------ DATA EXCERPT ------
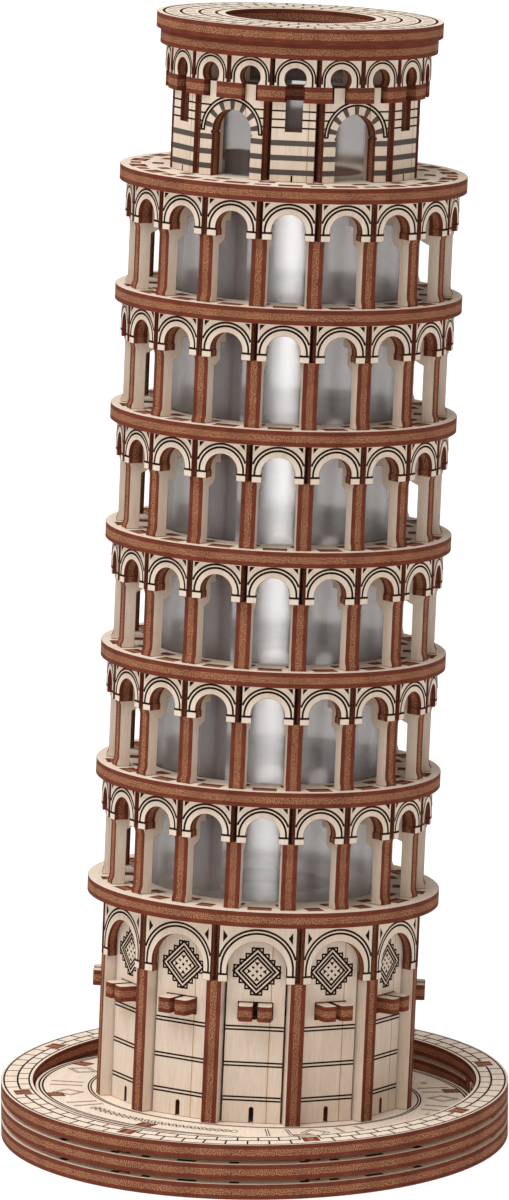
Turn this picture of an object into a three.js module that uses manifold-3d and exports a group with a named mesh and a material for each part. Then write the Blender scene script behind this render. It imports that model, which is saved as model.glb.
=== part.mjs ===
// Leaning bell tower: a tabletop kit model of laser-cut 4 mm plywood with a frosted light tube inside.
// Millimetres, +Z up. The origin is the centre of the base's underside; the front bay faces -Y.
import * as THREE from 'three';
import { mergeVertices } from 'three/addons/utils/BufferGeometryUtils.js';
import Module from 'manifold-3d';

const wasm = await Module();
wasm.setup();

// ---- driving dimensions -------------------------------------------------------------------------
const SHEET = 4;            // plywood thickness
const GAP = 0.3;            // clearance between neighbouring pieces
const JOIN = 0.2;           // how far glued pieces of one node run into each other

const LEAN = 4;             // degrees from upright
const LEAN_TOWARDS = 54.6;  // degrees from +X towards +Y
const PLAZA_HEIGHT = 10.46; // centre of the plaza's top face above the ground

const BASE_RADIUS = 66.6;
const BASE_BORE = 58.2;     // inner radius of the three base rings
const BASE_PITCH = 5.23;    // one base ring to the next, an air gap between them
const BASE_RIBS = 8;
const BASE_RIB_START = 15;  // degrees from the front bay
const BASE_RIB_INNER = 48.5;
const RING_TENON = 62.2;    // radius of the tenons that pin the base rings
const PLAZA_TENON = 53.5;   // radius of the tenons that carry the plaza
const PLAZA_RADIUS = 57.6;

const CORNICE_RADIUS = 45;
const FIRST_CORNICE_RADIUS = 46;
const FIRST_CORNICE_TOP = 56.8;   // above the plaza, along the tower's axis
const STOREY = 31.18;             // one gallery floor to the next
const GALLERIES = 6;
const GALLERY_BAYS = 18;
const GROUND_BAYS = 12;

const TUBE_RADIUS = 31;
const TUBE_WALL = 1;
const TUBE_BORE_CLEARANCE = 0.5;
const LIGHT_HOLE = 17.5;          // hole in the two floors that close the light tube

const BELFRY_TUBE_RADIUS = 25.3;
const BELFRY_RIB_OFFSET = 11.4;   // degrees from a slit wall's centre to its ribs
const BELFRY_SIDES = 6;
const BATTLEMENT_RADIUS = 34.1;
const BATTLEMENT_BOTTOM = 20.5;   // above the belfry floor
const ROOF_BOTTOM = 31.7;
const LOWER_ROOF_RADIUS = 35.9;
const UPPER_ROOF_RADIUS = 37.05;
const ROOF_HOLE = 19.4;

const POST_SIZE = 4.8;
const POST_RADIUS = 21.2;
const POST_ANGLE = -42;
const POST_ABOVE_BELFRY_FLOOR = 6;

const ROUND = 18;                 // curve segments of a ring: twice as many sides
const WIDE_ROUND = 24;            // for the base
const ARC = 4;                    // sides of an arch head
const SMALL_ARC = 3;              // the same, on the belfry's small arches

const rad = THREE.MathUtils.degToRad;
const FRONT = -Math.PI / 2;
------
• [INSTRUCTIONS TO FOLLOW]: Every line of the data above should be copied exactly.

• [TASK RESPONSE]:
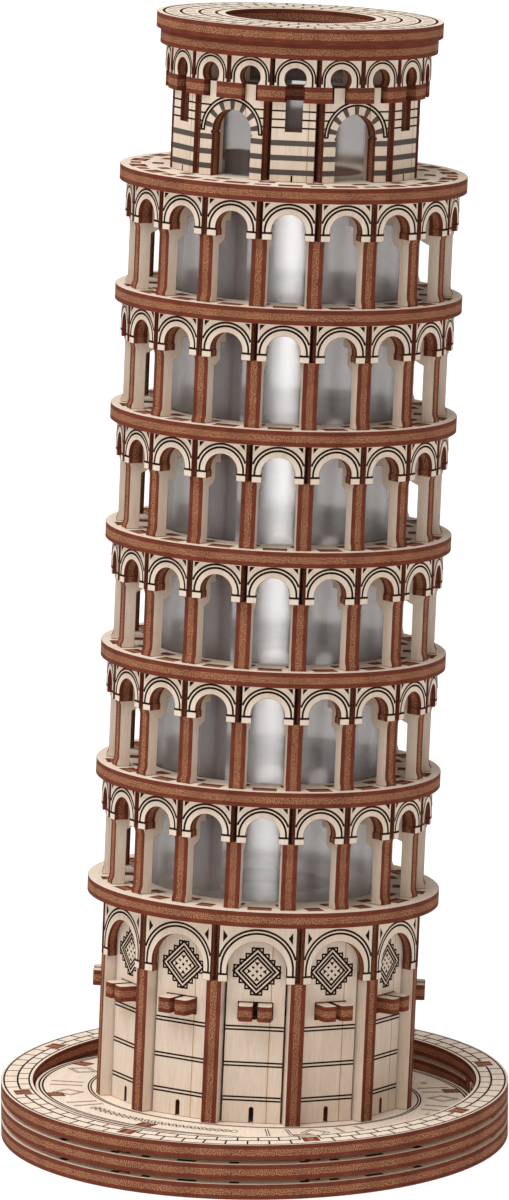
Turn this picture of an object into a three.js module that uses manifold-3d and exports a group with a named mesh and a material for each part. Then write the Blender scene script behind this render. It imports that model, which is saved as model.glb.
=== part.mjs ===
// Leaning bell tower: a tabletop kit model of laser-cut 4 mm plywood with a frosted light tube inside.
// Millimetres, +Z up. The origin is the centre of the base's underside; the front bay faces -Y.
import * as THREE from 'three';
import { mergeVertices } from 'three/addons/utils/BufferGeometryUtils.js';
import Module from 'manifold-3d';

const wasm = await Module();
wasm.setup();

// ---- driving dimensions -------------------------------------------------------------------------
const SHEET = 4;            // plywood thickness
const GAP = 0.3;            // clearance between neighbouring pieces
const JOIN = 0.2;           // how far glued pieces of one node run into each other

const LEAN = 4;             // degrees from upright
const LEAN_TOWARDS = 54.6;  // degrees from +X towards +Y
const PLAZA_HEIGHT = 10.46; // centre of the plaza's top face above the ground

const BASE_RADIUS = 66.6;
const BASE_BORE = 58.2;     // inner radius of the three base rings
const BASE_PITCH = 5.23;    // one base ring to the next, an air gap between them
const BASE_RIBS = 8;
const BASE_RIB_START = 15;  // degrees from the front bay
const BASE_RIB_INNER = 48.5;
const RING_TENON = 62.2;    // radius of the tenons that pin the base rings
const PLAZA_TENON = 53.5;   // radius of the tenons that carry the plaza
const PLAZA_RADIUS = 57.6;

const CORNICE_RADIUS = 45;
const FIRST_CORNICE_RADIUS = 46;
const FIRST_CORNICE_TOP = 56.8;   // above the plaza, along the tower's axis
const STOREY = 31.18;             // one gallery floor to the next
const GALLERIES = 6;
const GALLERY_BAYS = 18;
const GROUND_BAYS = 12;

const TUBE_RADIUS = 31;
const TUBE_WALL = 1;
const TUBE_BORE_CLEARANCE = 0.5;
const LIGHT_HOLE = 17.5;          // hole in the two floors that close the light tube

const BELFRY_TUBE_RADIUS = 25.3;
const BELFRY_RIB_OFFSET = 11.4;   // degrees from a slit wall's centre to its ribs
const BELFRY_SIDES = 6;
const BATTLEMENT_RADIUS = 34.1;
const BATTLEMENT_BOTTOM = 20.5;   // above the belfry floor
const ROOF_BOTTOM = 31.7;
const LOWER_ROOF_RADIUS = 35.9;
const UPPER_ROOF_RADIUS = 37.05;
const ROOF_HOLE = 19.4;

const POST_SIZE = 4.8;
const POST_RADIUS = 21.2;
const POST_ANGLE = -42;
const POST_ABOVE_BELFRY_FLOOR = 6;

const ROUND = 18;                 // curve segments of a ring: twice as many sides
const WIDE_ROUND = 24;            // for the base
const ARC = 4;                    // sides of an arch head
const SMALL_ARC = 3;              // the same, on the belfry's small arches

const rad = THREE.MathUtils.degToRad;
const FRONT = -Math.PI / 2;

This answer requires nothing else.